While the direct costs of recycling CRTs are greater than the value of the retrieved materials, most municipal recycling centers recognize how important it is to keep such items and materials from entering the landfills, and have either already established processes to recycle CRTs or are actively developing the means to do so (Torzewski). Though the efforts made by recycling centers to keep CRTs and other electronic items from ending up in landfills are to be commended, that is only half the battle. The other half of that battle involves finding effective ways to inform the public about the importance of recycling old computers, cell phones, and other electronic devices. There are only so many ways to get the word out about the need to recycle electronic devices, and it is often difficult to effectively change the habits of a public that is used to simply throwing away devices that no longer work.
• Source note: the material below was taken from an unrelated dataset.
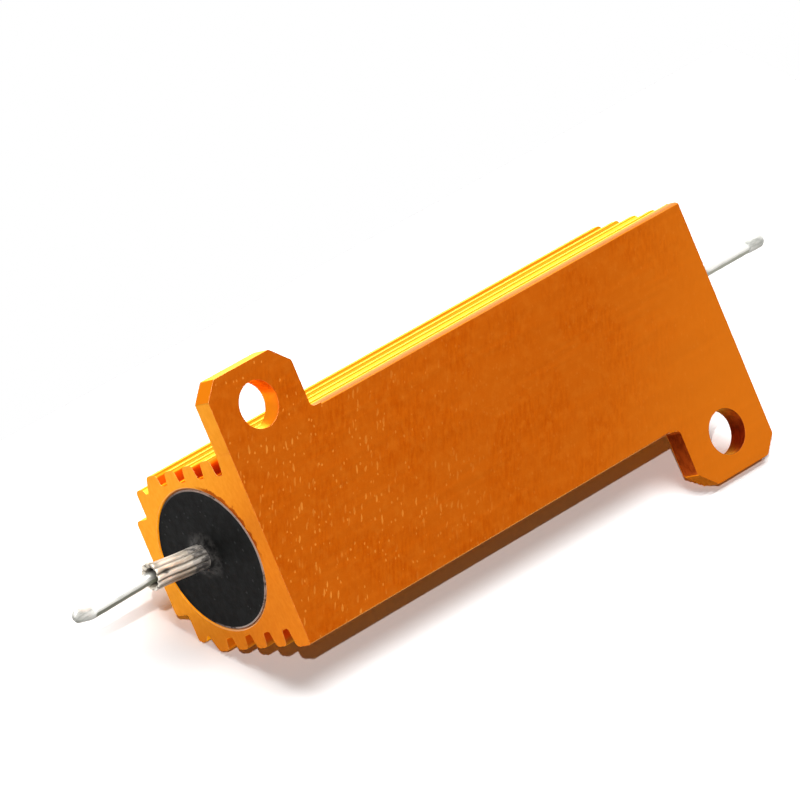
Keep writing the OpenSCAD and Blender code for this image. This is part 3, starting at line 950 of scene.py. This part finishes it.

As is the case with so many things, the best way to educate the public about the need to recycle electronic devices is to begin such efforts early. Schools throughout the United States have established programs intended to teach young children about recycling in an effort to establish positive habits at an early age (Downs). As the population continues to grow, and as the use of computers, cell phones, and other electronic devices becomes more and more common, there will be many more millions of these devices becoming obsolete, outdated, or broken every year. As the potential threat to the environment from such devices continues to grow, we all have a collective responsibility to make sure that the life cycle of these devices does not continue to oppose a threat to the life cycle of humanity.
Anonymous. “Rethinking Recycling.” Leadership for Student Activities. October 2011. Web June 2012.
Downs, Andreae. “Less Trash; Higher Recycling Rate.” Globe Correspondent. 17 June 2011. Web June 2012.
Palliser, Janna. “Revisiting Recycling.” Science Scope. November 2011. Web June 2012.
Torzewski, Kate. “Recycling Cathode ray Tubes.” Chemical Engineering. April 2009. Web June 2012.
Team Tree Hugger. “How to Go Green: Recycling.” Treehugger.com. Web June 2012.